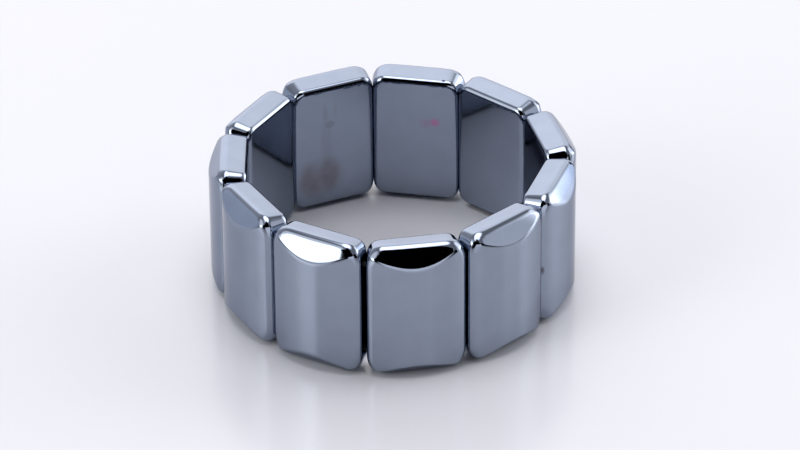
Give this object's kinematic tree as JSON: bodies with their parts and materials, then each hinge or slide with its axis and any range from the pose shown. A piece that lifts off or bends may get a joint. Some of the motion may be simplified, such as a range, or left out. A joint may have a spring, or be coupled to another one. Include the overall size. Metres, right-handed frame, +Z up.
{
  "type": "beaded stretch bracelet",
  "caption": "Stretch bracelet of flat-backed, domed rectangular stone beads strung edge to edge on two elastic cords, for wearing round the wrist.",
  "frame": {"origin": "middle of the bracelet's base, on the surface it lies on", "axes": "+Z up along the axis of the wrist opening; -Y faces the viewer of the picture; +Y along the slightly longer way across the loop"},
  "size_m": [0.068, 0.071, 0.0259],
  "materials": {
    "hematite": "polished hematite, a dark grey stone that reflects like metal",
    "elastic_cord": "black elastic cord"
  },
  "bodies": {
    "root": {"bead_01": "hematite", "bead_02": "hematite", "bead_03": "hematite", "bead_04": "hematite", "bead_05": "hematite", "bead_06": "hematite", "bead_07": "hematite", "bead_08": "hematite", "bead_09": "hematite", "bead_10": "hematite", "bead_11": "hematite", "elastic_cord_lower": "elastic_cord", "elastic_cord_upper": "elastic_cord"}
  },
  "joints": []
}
※ ※ ※
» **Aim of the task**
Every line of the material must be returned exactly as it appears.

» **Completed exercise**
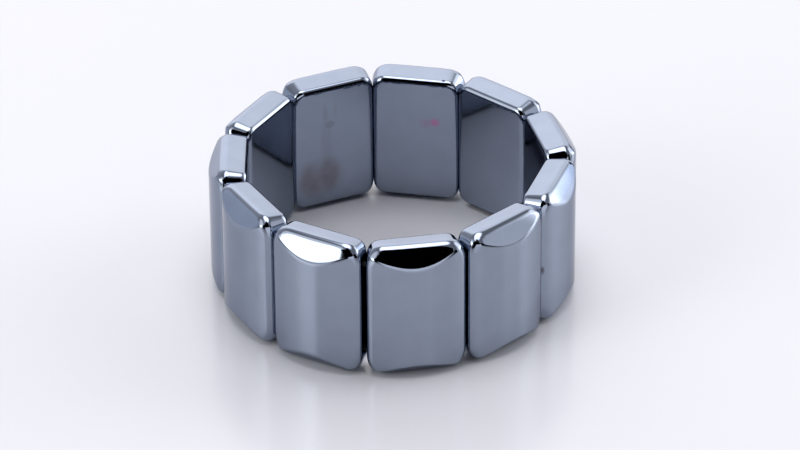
Give this object's kinematic tree as JSON: bodies with their parts and materials, then each hinge or slide with its axis and any range from the pose shown. A piece that lifts off or bends may get a joint. Some of the motion may be simplified, such as a range, or left out. A joint may have a spring, or be coupled to another one. Include the overall size. Metres, right-handed frame, +Z up.
{
  "type": "beaded stretch bracelet",
  "caption": "Stretch bracelet of flat-backed, domed rectangular stone beads strung edge to edge on two elastic cords, for wearing round the wrist.",
  "frame": {"origin": "middle of the bracelet's base, on the surface it lies on", "axes": "+Z up along the axis of the wrist opening; -Y faces the viewer of the picture; +Y along the slightly longer way across the loop"},
  "size_m": [0.068, 0.071, 0.0259],
  "materials": {
    "hematite": "polished hematite, a dark grey stone that reflects like metal",
    "elastic_cord": "black elastic cord"
  },
  "bodies": {
    "root": {"bead_01": "hematite", "bead_02": "hematite", "bead_03": "hematite", "bead_04": "hematite", "bead_05": "hematite", "bead_06": "hematite", "bead_07": "hematite", "bead_08": "hematite", "bead_09": "hematite", "bead_10": "hematite", "bead_11": "hematite", "elastic_cord_lower": "elastic_cord", "elastic_cord_upper": "elastic_cord"}
  },
  "joints": []
}